Imagine taking that much damage for a copper piece😮
That's a chunk! Forget about trying to get rid of the hair!
So you gave your daughter Raiders of the Lost Ark opening scene trap with slight variation
Maybe. I actually haven't watched that movie though by coincidence I started watching it a couplw days ago.
I thought this video would be about twinkie succubi
No but that sounds interesting...
So the only reddit link is to your comments instead of to individual threads...
If your a person that says skythe instead of scythe...please dont come near me...
At the risk of taking 1d6 bludgeoning damage, scythe pronounced "saheeth" not "skaheeth."
LOL - Welcome to the Lair where Luke mispronounces stuff all the time. 😂
@@theDMLair Right on. I saw others with similar comments only after I posted. Sorry to dogpile, but since I got your attention, I've been binge watching your channel. You've got great edu-taining content. Very knowledgeable and you have a great character voice. If you aren't, you should be streaming some games.
Thanks! Glad you like the content.
I think it's funny how I mispronounce stuff. I almost make a game out ot it. Lol
@@theDMLair its ok. i once had a DM actually pronounce debris as 'dehbriss' not dehbree
Whats a Skyth-blade? Do you mean "scythe" or "scything blades"? Scythe is said "Ss-eye-th".
Talking is hard. What can I say? 😌
@@theDMLair, I do it in my sleep! Good video though! The "Click" rule is fantastic.
Lol. Me too, just ask my wife! Yes, the Click Rule is my favorite hands down. And thanks! Glad you liked it. 👊
Step 1; give them compelling backstories and portray their struggle in a realistic way
Step 2; treat them more as people rather than sex objects
Step 3; make them pretty but don't be afraid to lean into their androgenous features
Had a simple door trap resolve like this: A players character found a trap on either side of a door. Instead of trying to disarm the trap, said PC chose to carefully open the door. The trap activated and the door abruptly sung open causing the PC to stumble into the room. I asked what the height of the PC was before describing what happened next. Fortunately the PC was 5ft 4in. Had the player chosen to play a character 1 ft higher, a spike would have gone thru their PCs skull. Instead the spike just did minor dmg.
Wait, if they were opening carefully, they wouldn't be leaning on the door to stumble into the room...
Make them deadly
Wait is that how yo say scythe? Is my whole life a lie?
No. He says it incorrectly sadly. Which is whatever
Dem C A T H A I R
Unrelated to the video. Just a pet-peeve.
The D4 on your shirt is an ABOMINATION!
the click technique is absolutely genius
Man...that HARD C in your Scythe pronunciation....Does not belong. In fact you don't pronounce the C at all.
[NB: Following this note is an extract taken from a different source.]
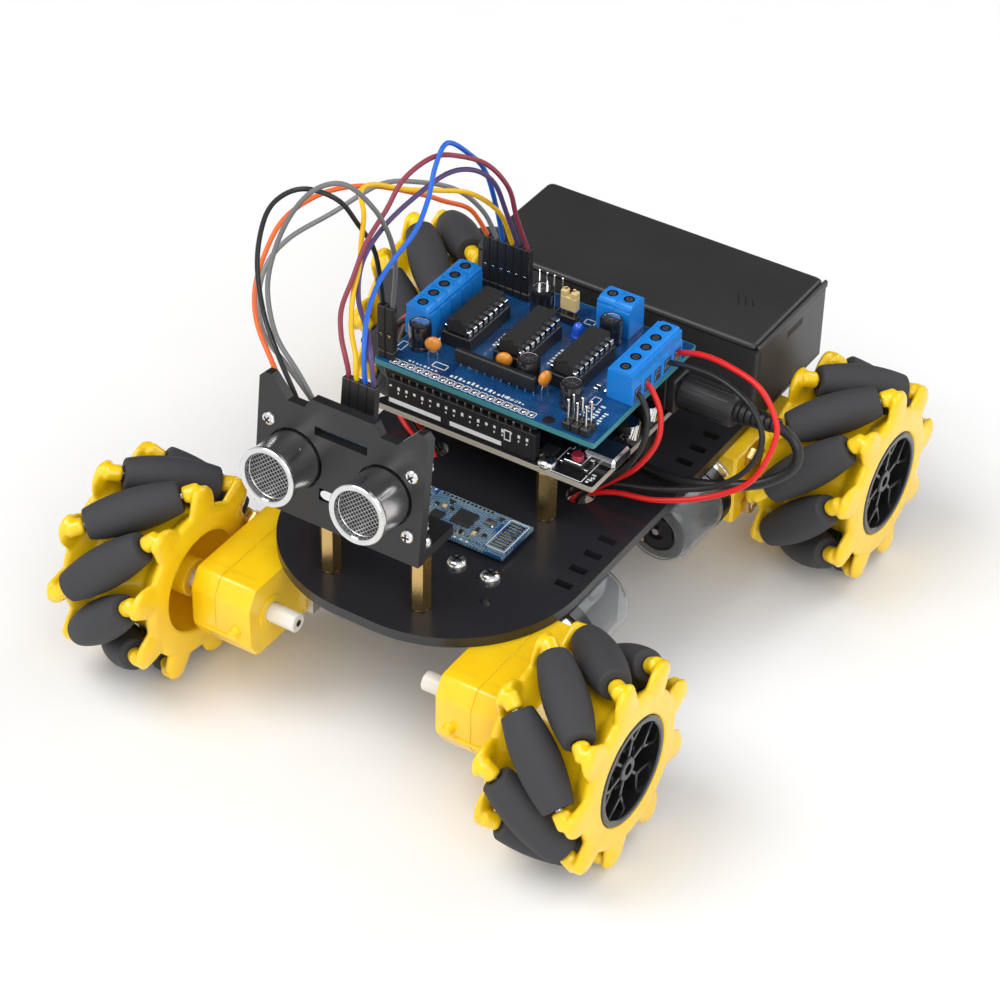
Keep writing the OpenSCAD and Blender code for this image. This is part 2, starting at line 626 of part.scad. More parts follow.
// Motor leads on the left side, from the terminals down through the deck to the motors
lead_routes = [
    [[33, 9, 79], [36, 8, 78], [39, 6, 74], [39, 4, 67], [36, 2, 60], [31, 1, 54],
     [25, 0, 48], [22, 0, 42], [24, -4, 34], [30, -9, 31], [33, -12.5, 30], [33.4, -14.7, 30]],
    [[33, 14, 79], [36, 13, 78], [40, 11, 73], [41, 8, 66], [37, 5, 58], [31, 4, 52],
     [25, 2, 47], [20, 0, 42], [20, -6, 32], [27, -10, 26], [32, -12.3, 26], [33.4, -14.7, 26]],
    [[33, 25, 79], [42, 24, 81], [52, 22, 82], [62, 19, 80], [67, 17, 74], [67, 15, 68],
     [63, 13, 61], [55, 11, 55], [42, 8, 51], [31, 5, 50], [25, 4, 47], [22, 3, 42],
     [23, 7, 34], [30, 11, 31], [33, 12.5, 30], [33.4, 14.7, 30]],
    [[33, 30, 79], [42, 28, 83], [52, 25, 85], [63, 22, 84], [70, 19, 77], [70, 16, 69],
     [66, 13, 60], [56, 10, 53], [43, 6, 49], [32, 4, 48], [26, 3, 46], [20, 3, 42],
     [20, 8, 32], [27, 11, 26], [32, 12.3, 26], [33.4, 14.7, 26]]];
power_route = [[65, 30, 67.8], [70, 29.5, 66], [72.5, 28.5, 62], [71, 27, 57], [64, 24, 52],
               [54, 21, 49], [44, 19.5, 47], [34, 20, 46.2], [24, 23, 46.2], [16, 30, 46.6],
               [12, 36, 47.2], [10, 42, 49], [9.5, 48, 51], [9.5, 52, 52.3], [9.5, 56, 52.5]];

// Motor leads on the right side, written mirrored: they drop close beside the boards
right_routes = [
    [[33, 4, 79], [36, 3, 78], [39, 1, 74], [39, -1, 67], [36, -3, 60], [31, -4, 54],
     [25, -5, 48], [22, -5, 42], [24, -6, 34], [30, -9, 31], [33, -12.5, 30], [33.4, -14.7, 30]],
    [[33, 9, 79], [36, 8, 78], [40, 6, 73], [41, 3, 66], [37, 0, 58], [31, -1, 52],
     [25, -3, 47], [20, -5, 42], [20, -7, 32], [27, -10, 26], [32, -12.3, 26], [33.4, -14.7, 26]],
    [[33, 20, 79], [36, 19.5, 78.5], [39, 17, 75.5], [41, 13, 70], [41, 8, 64], [39, 3, 58],
     [35, 1, 51.5], [30, -0.5, 47.5], [26, -1, 45.7], [22.6, -0.9, 43], [22, -0.6, 41],
     [22, 1, 38], [23, 6, 34], [30, 11, 31], [33, 12.5, 30], [33.4, 14.7, 30]],
    [[33, 25, 79], [36, 24.5, 79], [40.5, 21, 75], [43, 16, 68], [43, 10, 60], [41, 5, 53],
     [37, 2, 47.5], [32, -0.6, 45.5], [27, -3, 45.4], [24, -2.9, 44], [21.5, -2.6, 40],
     [19.5, 1, 36], [20, 7, 31], [27, 11, 26], [32, 12.3, 26], [33.4, 14.7, 26]]];

module power_and_motor_leads() {
    colors = ["black", "red", "black", "red"];
    for (k = [0 : 3]) {
        color(colors[k]) tube(lead_routes[k], lead_d, 3);
        color(colors[k]) mirror([1, 0, 0]) tube(right_routes[k], lead_d, 3);
    }
    color([0.08, 0.08, 0.09]) {
        tube(power_route, power_d, 3);
        translate([0, 30, board_top + 6]) {
            rod_x(2.75, 27, 37);
            rod_x(4.9, 36.4, 53);
            rod_x(3.2, 53, 66);
        }
    }
}

// ---------------------------------------------------------------- assembly

chassis_plate();
motor_brackets();
gearboxes();
motors();
controller_board();
reset_button();
drive_shield();
sensor_bracket();
distance_sensor();
wireless_board();
posts_and_screws();
battery_case();
battery_lid();
battery_cells();
jumper_wires();
power_and_motor_leads();
for (c = CORNERS) {
    at_wheel(c) wheel_frame(c[2]);
    at_wheel(c) wheel_hub(c[2]);
    for (i = [1 : ROLLERS])
        at_wheel(c) roller(i, c[2]);
}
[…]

Me mispronounce something? Never! Lol
Not a regular... Is "sKythe" a recurring joke? Or are you actually not aware how scythe is pronounced? I cringed physically each time I heard it
I really could've done without the constant shoving your face into the camera. It's kinda aggressive and uncomfortable to watch. Very interesting points otherwise, but if this is your usual style for videos I probably won't continue watching the channel.